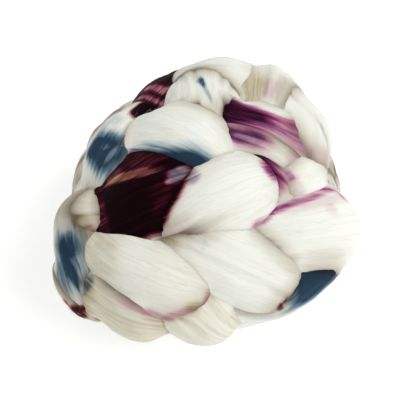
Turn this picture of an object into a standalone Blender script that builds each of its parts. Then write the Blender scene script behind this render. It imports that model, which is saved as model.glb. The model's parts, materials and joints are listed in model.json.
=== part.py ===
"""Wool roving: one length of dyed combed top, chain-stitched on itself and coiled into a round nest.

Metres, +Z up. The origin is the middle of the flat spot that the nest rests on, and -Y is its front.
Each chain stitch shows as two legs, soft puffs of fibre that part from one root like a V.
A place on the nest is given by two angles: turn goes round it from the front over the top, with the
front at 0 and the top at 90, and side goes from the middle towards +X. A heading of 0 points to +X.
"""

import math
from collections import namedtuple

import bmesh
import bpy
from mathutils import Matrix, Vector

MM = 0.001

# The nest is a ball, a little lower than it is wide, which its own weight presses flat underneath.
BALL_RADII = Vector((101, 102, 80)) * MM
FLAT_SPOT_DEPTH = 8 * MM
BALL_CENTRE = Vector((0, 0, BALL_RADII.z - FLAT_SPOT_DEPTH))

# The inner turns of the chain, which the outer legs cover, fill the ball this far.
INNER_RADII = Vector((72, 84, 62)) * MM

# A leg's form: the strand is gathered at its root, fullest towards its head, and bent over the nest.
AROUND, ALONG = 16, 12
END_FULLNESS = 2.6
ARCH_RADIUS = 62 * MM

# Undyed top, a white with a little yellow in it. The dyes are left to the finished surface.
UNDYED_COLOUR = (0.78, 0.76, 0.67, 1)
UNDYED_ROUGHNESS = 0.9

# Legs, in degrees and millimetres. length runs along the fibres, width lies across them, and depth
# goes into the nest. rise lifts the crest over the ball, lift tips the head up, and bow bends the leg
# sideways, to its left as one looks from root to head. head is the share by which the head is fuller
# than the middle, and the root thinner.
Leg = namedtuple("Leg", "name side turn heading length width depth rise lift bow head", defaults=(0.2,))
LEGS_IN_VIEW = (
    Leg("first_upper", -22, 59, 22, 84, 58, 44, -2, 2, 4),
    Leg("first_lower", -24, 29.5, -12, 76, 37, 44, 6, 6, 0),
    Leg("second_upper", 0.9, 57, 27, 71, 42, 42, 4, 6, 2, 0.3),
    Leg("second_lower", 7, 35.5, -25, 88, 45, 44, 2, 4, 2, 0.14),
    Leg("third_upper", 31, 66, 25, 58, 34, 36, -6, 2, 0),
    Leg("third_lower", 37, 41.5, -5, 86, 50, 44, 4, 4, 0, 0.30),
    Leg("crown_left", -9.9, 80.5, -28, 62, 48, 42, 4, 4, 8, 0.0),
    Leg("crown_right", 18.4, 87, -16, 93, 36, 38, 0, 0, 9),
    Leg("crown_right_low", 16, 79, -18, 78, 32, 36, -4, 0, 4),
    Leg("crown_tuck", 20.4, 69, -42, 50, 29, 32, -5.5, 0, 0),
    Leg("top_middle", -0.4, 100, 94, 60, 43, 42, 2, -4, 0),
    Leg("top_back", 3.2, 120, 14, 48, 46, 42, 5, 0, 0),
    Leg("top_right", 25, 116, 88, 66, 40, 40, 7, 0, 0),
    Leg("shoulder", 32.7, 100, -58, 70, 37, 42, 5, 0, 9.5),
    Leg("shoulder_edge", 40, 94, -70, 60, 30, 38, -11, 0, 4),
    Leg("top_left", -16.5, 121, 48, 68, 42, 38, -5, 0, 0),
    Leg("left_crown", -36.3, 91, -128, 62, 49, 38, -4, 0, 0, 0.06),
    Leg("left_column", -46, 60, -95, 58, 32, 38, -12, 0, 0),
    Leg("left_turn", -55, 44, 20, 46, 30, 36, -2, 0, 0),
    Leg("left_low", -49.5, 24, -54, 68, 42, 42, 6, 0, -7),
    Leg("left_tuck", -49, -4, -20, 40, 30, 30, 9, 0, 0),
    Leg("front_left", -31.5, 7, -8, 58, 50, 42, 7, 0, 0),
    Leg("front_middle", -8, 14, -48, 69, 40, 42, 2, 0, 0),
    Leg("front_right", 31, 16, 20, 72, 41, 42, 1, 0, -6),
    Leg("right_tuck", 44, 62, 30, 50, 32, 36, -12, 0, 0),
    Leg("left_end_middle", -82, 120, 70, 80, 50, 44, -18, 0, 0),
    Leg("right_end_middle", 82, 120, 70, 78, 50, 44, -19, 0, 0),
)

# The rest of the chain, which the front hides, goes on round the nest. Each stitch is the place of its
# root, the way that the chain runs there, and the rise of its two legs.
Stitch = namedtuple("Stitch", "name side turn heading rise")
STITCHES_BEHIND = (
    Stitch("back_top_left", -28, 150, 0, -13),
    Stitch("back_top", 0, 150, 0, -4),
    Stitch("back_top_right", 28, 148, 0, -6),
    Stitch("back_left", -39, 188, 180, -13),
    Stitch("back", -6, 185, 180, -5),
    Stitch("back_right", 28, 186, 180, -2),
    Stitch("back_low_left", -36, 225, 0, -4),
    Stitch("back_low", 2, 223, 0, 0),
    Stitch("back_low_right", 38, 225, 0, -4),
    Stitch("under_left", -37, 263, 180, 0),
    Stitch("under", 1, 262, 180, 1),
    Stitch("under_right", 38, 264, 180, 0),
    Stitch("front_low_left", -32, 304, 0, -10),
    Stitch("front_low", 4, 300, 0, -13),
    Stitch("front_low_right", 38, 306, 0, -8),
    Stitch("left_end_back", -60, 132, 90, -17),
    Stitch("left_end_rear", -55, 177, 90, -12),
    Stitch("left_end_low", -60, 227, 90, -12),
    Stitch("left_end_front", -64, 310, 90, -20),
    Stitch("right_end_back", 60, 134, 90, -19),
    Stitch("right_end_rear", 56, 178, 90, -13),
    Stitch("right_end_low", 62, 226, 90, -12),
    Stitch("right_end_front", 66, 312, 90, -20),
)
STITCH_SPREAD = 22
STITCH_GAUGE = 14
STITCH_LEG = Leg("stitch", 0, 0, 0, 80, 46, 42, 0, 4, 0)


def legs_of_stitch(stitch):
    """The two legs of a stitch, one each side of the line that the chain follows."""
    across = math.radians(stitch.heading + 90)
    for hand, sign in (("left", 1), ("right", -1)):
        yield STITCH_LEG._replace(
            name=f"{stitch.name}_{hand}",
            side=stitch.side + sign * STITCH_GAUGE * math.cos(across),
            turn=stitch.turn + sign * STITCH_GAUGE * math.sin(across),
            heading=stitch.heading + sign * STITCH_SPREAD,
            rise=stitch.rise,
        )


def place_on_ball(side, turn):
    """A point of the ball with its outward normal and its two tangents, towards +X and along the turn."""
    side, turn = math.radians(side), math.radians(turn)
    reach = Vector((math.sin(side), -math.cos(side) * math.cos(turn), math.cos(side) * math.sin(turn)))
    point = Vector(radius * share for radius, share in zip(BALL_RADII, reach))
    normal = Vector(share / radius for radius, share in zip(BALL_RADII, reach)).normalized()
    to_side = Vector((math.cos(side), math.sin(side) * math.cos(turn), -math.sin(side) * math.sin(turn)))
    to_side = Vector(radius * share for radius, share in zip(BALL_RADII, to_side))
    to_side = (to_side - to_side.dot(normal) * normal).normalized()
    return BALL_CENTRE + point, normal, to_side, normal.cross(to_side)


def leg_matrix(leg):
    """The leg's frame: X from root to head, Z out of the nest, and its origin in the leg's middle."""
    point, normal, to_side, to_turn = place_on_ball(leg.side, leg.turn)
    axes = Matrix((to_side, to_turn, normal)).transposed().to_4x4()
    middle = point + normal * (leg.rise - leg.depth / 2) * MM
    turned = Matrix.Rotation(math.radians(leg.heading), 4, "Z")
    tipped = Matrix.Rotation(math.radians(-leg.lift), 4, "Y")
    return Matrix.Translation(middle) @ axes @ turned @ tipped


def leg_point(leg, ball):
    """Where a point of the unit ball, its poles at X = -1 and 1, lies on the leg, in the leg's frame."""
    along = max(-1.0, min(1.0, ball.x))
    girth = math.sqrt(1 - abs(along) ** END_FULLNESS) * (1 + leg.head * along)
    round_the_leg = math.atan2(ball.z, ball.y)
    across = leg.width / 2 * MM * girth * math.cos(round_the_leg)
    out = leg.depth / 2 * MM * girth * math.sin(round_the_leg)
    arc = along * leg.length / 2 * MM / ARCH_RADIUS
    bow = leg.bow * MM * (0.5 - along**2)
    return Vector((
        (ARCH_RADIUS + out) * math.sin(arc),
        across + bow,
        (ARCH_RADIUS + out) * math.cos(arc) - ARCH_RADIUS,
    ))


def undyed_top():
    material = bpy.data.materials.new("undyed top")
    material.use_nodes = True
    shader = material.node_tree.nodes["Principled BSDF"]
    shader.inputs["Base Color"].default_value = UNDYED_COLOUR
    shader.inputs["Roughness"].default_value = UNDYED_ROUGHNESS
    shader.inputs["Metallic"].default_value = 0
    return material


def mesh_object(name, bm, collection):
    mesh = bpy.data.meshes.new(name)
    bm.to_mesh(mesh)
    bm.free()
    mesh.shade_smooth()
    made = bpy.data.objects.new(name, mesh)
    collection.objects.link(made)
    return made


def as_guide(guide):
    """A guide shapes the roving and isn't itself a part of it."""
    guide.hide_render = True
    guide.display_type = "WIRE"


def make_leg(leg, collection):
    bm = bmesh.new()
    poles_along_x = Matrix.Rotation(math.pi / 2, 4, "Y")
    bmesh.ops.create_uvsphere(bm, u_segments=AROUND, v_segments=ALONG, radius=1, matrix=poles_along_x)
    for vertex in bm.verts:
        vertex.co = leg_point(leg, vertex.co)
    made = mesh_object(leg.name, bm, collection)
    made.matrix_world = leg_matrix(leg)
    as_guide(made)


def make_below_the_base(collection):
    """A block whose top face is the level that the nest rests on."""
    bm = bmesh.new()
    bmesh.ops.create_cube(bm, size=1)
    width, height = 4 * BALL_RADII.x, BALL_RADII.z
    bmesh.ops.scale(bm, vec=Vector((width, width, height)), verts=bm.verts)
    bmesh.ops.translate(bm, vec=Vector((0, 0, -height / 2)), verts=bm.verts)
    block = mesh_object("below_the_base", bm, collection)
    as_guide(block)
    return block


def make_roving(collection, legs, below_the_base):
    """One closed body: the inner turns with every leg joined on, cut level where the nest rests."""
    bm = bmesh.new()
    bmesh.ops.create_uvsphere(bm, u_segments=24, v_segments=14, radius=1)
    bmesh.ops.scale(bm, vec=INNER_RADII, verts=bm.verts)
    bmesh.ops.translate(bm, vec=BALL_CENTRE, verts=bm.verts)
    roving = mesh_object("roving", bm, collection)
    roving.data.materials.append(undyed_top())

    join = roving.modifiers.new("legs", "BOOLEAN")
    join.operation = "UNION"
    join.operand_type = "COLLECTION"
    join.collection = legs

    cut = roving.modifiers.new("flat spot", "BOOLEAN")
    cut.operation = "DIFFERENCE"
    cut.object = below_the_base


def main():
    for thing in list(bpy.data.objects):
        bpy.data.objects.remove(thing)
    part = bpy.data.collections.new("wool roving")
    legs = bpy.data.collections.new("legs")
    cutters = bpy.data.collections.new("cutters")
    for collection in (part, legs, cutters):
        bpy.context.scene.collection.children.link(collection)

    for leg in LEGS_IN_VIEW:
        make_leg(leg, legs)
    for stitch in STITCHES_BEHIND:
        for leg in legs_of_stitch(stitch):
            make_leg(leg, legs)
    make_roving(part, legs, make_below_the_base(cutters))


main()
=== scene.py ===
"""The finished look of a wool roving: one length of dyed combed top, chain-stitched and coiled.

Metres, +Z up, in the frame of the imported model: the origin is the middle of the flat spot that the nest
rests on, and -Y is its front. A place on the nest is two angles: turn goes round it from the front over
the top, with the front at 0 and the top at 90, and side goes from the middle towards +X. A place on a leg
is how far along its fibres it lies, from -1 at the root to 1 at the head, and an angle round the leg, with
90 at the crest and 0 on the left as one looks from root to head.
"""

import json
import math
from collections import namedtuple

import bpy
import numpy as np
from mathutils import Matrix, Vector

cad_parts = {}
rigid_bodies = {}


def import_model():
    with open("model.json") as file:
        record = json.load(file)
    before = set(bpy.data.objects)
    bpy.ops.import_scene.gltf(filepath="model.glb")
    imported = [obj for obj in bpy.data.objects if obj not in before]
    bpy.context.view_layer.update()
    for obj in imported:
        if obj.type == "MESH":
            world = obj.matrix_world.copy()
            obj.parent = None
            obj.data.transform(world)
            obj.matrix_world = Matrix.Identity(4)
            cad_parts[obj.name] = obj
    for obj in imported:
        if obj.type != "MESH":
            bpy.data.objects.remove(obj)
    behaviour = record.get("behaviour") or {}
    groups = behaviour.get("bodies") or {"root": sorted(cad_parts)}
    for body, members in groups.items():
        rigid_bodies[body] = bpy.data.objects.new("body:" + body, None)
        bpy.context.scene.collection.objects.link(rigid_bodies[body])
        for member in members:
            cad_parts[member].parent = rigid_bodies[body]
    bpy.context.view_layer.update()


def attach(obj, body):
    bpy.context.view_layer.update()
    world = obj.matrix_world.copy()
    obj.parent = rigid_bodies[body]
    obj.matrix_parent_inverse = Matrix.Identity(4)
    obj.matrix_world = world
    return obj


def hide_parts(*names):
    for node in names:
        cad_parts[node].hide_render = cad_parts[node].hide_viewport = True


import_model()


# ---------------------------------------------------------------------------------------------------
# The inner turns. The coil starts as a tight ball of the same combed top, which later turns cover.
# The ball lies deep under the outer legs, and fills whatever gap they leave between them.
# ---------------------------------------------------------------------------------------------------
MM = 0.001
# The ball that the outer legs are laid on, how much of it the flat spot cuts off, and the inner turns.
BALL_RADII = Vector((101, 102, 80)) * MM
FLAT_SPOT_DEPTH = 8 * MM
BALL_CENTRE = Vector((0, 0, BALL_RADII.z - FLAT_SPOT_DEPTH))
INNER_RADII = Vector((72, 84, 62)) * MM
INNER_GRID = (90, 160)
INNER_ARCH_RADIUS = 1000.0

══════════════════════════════

## What you need to do
Everything from the line with "u_segments=24, v_segments=14, radius=1)" through the line with "imported = [obj" is to be output exactly; leave out all other lines.

## Correct output
    bmesh.ops.create_uvsphere(bm, u_segments=24, v_segments=14, radius=1)
    bmesh.ops.scale(bm, vec=INNER_RADII, verts=bm.verts)
    bmesh.ops.translate(bm, vec=BALL_CENTRE, verts=bm.verts)
    roving = mesh_object("roving", bm, collection)
    roving.data.materials.append(undyed_top())

    join = roving.modifiers.new("legs", "BOOLEAN")
    join.operation = "UNION"
    join.operand_type = "COLLECTION"
    join.collection = legs

    cut = roving.modifiers.new("flat spot", "BOOLEAN")
    cut.operation = "DIFFERENCE"
    cut.object = below_the_base


def main():
    for thing in list(bpy.data.objects):
        bpy.data.objects.remove(thing)
    part = bpy.data.collections.new("wool roving")
    legs = bpy.data.collections.new("legs")
    cutters = bpy.data.collections.new("cutters")
    for collection in (part, legs, cutters):
        bpy.context.scene.collection.children.link(collection)

    for leg in LEGS_IN_VIEW:
        make_leg(leg, legs)
    for stitch in STITCHES_BEHIND:
        for leg in legs_of_stitch(stitch):
            make_leg(leg, legs)
    make_roving(part, legs, make_below_the_base(cutters))


main()
=== scene.py ===
"""The finished look of a wool roving: one length of dyed combed top, chain-stitched and coiled.

Metres, +Z up, in the frame of the imported model: the origin is the middle of the flat spot that the nest
rests on, and -Y is its front. A place on the nest is two angles: turn goes round it from the front over
the top, with the front at 0 and the top at 90, and side goes from the middle towards +X. A place on a leg
is how far along its fibres it lies, from -1 at the root to 1 at the head, and an angle round the leg, with
90 at the crest and 0 on the left as one looks from root to head.
"""

import json
import math
from collections import namedtuple

import bpy
import numpy as np
from mathutils import Matrix, Vector

cad_parts = {}
rigid_bodies = {}


def import_model():
    with open("model.json") as file:
        record = json.load(file)
    before = set(bpy.data.objects)
    bpy.ops.import_scene.gltf(filepath="model.glb")
    imported = [obj for obj in bpy.data.objects if obj not in before]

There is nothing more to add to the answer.